‘Very Real Risk’ of Landlords Exiting Rental Market Amid Soaring Mortgage Rates

‘Very Real Risk’ of Landlords Exiting Rental Market Amid Soaring Mortgage Rates
Terraced houses in southeast London on Jan. 13, 2023. (Daniel Leal/AFP via Getty Images)
Alexander Zhang
6/13/2023
Updated:
6/13/2023

There is a “very real risk” of landlords quitting the rental market under the pressure of soaring mortgage rates, a property firm has warned.

According to research conducted by Savills, Investors’ net profits fell below 4 percent in the first quarter of 2023, marking a “dramatic shift in finances” for mortgaged buy-to-let buyers.

Average net profits for landlords are now at their lowest since 2007, due to the impact of 12 successive increases to the interest rates, exacerbated by restricted tax relief, the firm said.

Lucian Cook, head of residential research at Savills said: “Following a boom period for buy-to-let landlords, 2023 marks a turning point for Britain’s private rented sector.

“Between 2014 and 2021, landlords on average were making ‘year one’ cash profits of 23 percent of rental income, but successive interest rate hikes have seen this figure plummet to under 4 percent this year.

He added, “There is a very real risk that landlords will exit the sector, particularly those with high levels of borrowing, putting increased pressure on a sector where demand significantly outweighs supply in many locations.”

Debt Exposure

According to Savills, though tenant demand has been growing, landlords’ ability to continue to make a margin will depend on debt exposure.

Cook said: “Debt exposure of mortgaged buy-to-let landlords will play a critical role in the future shape of the private rented sector. Viability will be a real issue for smaller landlords with higher levels of debt who are coming to the end of their fixed rate, while larger, wealthier landlords are in a much better position to benefit from the rental growth seen in the period post pandemic.”

He added: “Future investment is now likely to be dominated by cash buyers and those with low borrowing requirements.”

Added to this, many landlords who have been active since buy-to-let took off in the early 2000s are now nearing or in retirement, which risks limiting the future supply of rental stock.

Rising Rates

A view of the Bank of England in London, on Feb. 2, 2023. (Yui Mok/PA Media)
A view of the Bank of England in London, on Feb. 2, 2023. (Yui Mok/PA Media)

The Bank of England (BoE) has raised rates 12 times in a row to 4.5 percent from 0.1 percent in December 2021.

The Consumer Prices Index (CPI) of inflation fell from 10.1 percent in March to 8.7 percent in April, but has remained higher than economists had predicted.

Figures released on Tuesday showed that average regular wages, not including bonuses, jumped 7.2 percent higher in the three months to April, up from 6.8 percent in the three months to March and higher than expected.

Experts have said that the figures would raise the chances of another base rate hike next week.

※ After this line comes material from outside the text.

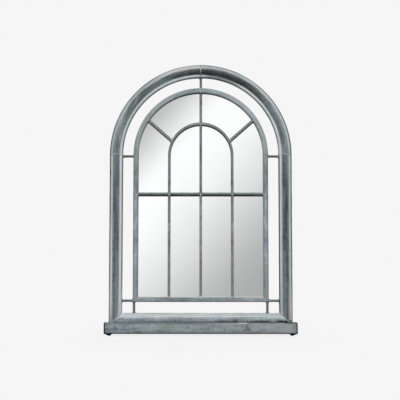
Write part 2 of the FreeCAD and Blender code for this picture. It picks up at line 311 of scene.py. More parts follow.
def draw_moulding(name, corner, inward, lift=0.0, skin_only=False):
    """The section's outer line, from the back of the outer edge to the back of the inner edge."""
    axis = FRONT.cross(inward)
    half = bead_width / 2
    bead_radius = (half ** 2 + bead_rise ** 2) / (2 * bead_rise)
    bead_centre = fillet_level + bead_rise - bead_radius
    bead_arc = bead_radius + lift
    level = fillet_level + lift
    chord = math.sqrt(bead_arc ** 2 - (level - bead_centre) ** 2)
    bead_middle = outer_round + outer_fillet + half

    def at(across, depth):
        return corner + inward * across + FRONT * depth

    if skin_only:
        piece = start_pen(name, at(outer_round, level))
    else:
        piece = start_pen(name, at(-lift, WALL_SHY))
        stroke(FRONT * (fillet_level - outer_round - WALL_SHY))
        swing(BEND_STEPS, QUARTER_TURN, axis, at(outer_round, fillet_level - outer_round))
    stroke(inward * (bead_middle - chord - outer_round))
    swing(BEAD_STEPS, 2 * math.asin(chord / bead_arc), axis, at(bead_middle, bead_centre))
    stroke(inward * (moulding_width - inner_round - bead_middle - chord))
    if not skin_only:
        swing(BEND_STEPS, QUARTER_TURN, axis, at(moulding_width - inner_round, fillet_level - inner_round))
        stroke(-FRONT * (fillet_level - inner_round - strip_back))
    select_all()
    return piece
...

Mortgage lenders have already been temporarily restricting the availability of mortgage deals and hiking rates as financial markets now believe interest rates may need to rise from 4.5 percent currently to 5.5 percent or even higher.

On Monday, Santander announced a temporary pause on some mortgage applications, amid “changing market conditions.”

The bank plans to relaunch a full range of mortgage products on Wednesday and said that from Monday evening it would not be accepting new applications via intermediary and online channels.

On Thursday last week, HSBC UK made the decision to temporarily withdraw mortgage rates available via broker services, to help to ensure the bank could stay within its operational capacity.

Its mortgages are now back on sale through brokers, although its rates have increased by between 0.10 percentage points and 0.45 percentage points.

Across the mortgage market, average fixed-rate mortgage rates have been moving close to 6 percent.

According to financial information website Moneyfacts, the average two-year fixed-rate mortgage on the market was 5.90 percent on Tuesday, while the average five-year fixed-rate was 5.55 percent.

PA Media contributed to this report.